Frequently asked questions

How much does the Motorola Razr Fold cost in the UAE?

The Motorola Razr Fold is priced at AED 6,999 in the UAE. For context, the Samsung Galaxy Z Fold 7 launched at AED 6,259 but has been available on local Amazon for under AED 5,000, which makes the real-world value comparison closer than the official pricing suggests.

Is the Motorola Razr Fold better than the Samsung Galaxy Z Fold 7?

For most book-style foldable use cases, yes. The Razr Fold has a larger 6,000mAh battery (vs 4,400mAh), faster 80W wired charging (vs 25W), a triple 50MP camera system, and stylus support — all areas where the Fold 7 either trails or has been dropped entirely.
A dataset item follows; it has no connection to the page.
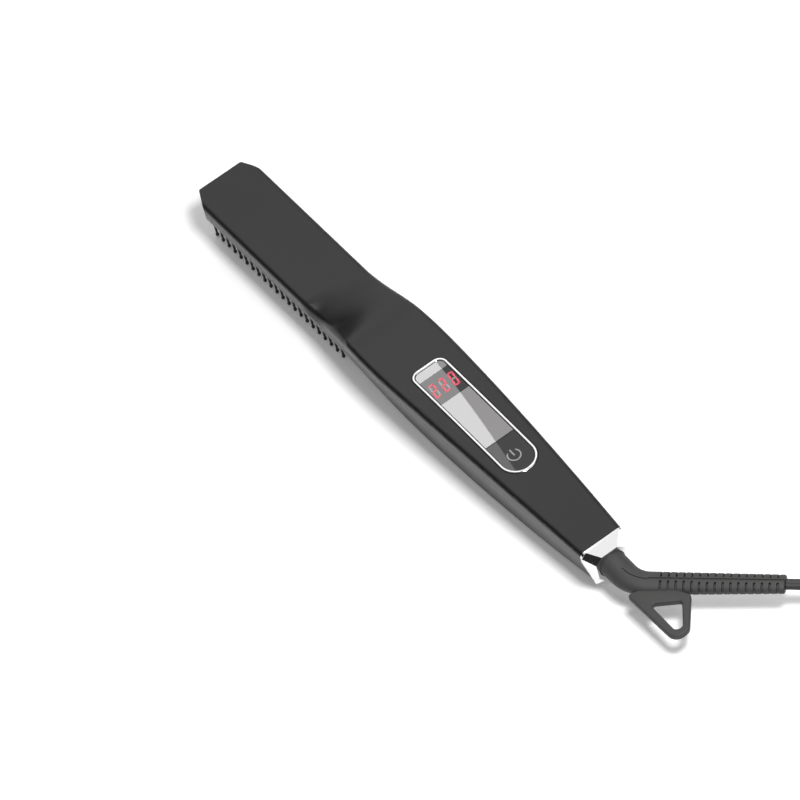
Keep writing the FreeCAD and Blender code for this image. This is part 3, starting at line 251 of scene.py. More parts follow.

The Fold 7's main advantage is its current street price.

Does the Motorola Razr Fold support a stylus?

Yes. The Razr Fold supports the Moto Pen Ultra, which comes in the box. It works on both the cover and inner displays, supports 4,096 pressure levels, and writes with low latency. With Samsung dropping stylus support from the Galaxy Z Fold 7, the Razr Fold is currently the only flagship book-style foldable that takes a pen.

What chipset does the Motorola Razr Fold use?

The Razr Fold runs the Qualcomm Snapdragon 8 Gen 5 — the non-Elite variant. It beats the Galaxy Z Fold 7 on CPU and most GPU benchmarks in our testing, but throttles to around 61% of peak performance under sustained heavy load.

How long does the Motorola Razr Fold battery last?

A full day of heavy use on the 8.1" inner display is comfortable, and two days is achievable on moderate use. The 6,000mAh silicon-carbon cell supports 80W wired charging, 50W wireless, and 5W reverse wireless, with a 90W charger included in the box.

Is the Motorola Razr Fold waterproof?

The Razr Fold carries IP48 and IP49 ratings, meaning it can handle submersion in fresh water and high-pressure water jets. That is unusually robust for a foldable, though still short of the IP68 rating you would find on most non-folding flagships.